Personal information
- Born: September 27, 1975 (age 50) Riverside, California, U.S.
- Listed height: 6 ft 3 in (1.91 m)
- Listed weight: 210 lb (95 kg)

Career information
- High school: John W. North (Riverside, California)
- College: Tennessee (1993–1994); College of Southern Idaho (1994–1995); California (1995–1997);
- NBA draft: 1997: 1st round, 22nd overall pick
- Drafted by: Atlanta Hawks
- Playing career: 1997–2002
- Position: Shooting guard
- Number: 22

Career history
- 1997–1999: Atlanta Hawks
- 2000–2001: Gary Steelheads
- 2001–2002: Dakota Wizards

Career highlights
- Third-team All-American – AP, NABC (1997); Pac-10 Player of the Year (1997); First-team All-Pac-10 (1997);
- Stats at NBA.com
- Stats at Basketball Reference

= Ed Gray =

American basketball player (born 1975)

Edward Gray (born September 27, 1975) is an American former professional basketball player who was selected by the Atlanta Hawks in the first round (22nd overall pick) of the 1997 NBA draft.

Gray began his college career at the University of Tennessee, spent his sophomore year at the College of Southern Idaho (a junior college) and eventually transferred to the University of California, Berkeley. He was awarded the 1997 Pac-10 Player of the Year during his senior season at Cal averaging 24.8 ppg.
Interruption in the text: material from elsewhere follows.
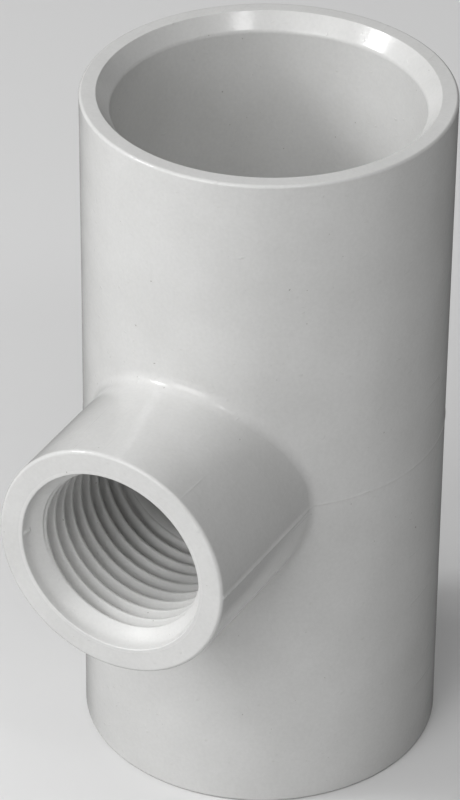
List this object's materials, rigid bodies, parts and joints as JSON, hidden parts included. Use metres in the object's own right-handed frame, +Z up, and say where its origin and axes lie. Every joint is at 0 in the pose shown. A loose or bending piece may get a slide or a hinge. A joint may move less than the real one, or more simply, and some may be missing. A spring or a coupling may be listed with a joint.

Gray's rookie season with the Hawks was marred by injuries, as well as suspensions for missing medical appointments. In March 1999, he was arrested for DUI and drug possession.

During the 1999 offseason, he was traded to the Portland Trail Blazers along with Steve Smith in exchange for Jim Jackson and Isaiah Rider. He was traded two months later to the Houston Rockets in a trade that sent Scottie Pippen to the Trail Blazers. He never had a chance to play for either team.

Gray ended his NBA career averaging 6.2 points, 1.2 rebounds and 0.8 assists in 60 games with the Hawks.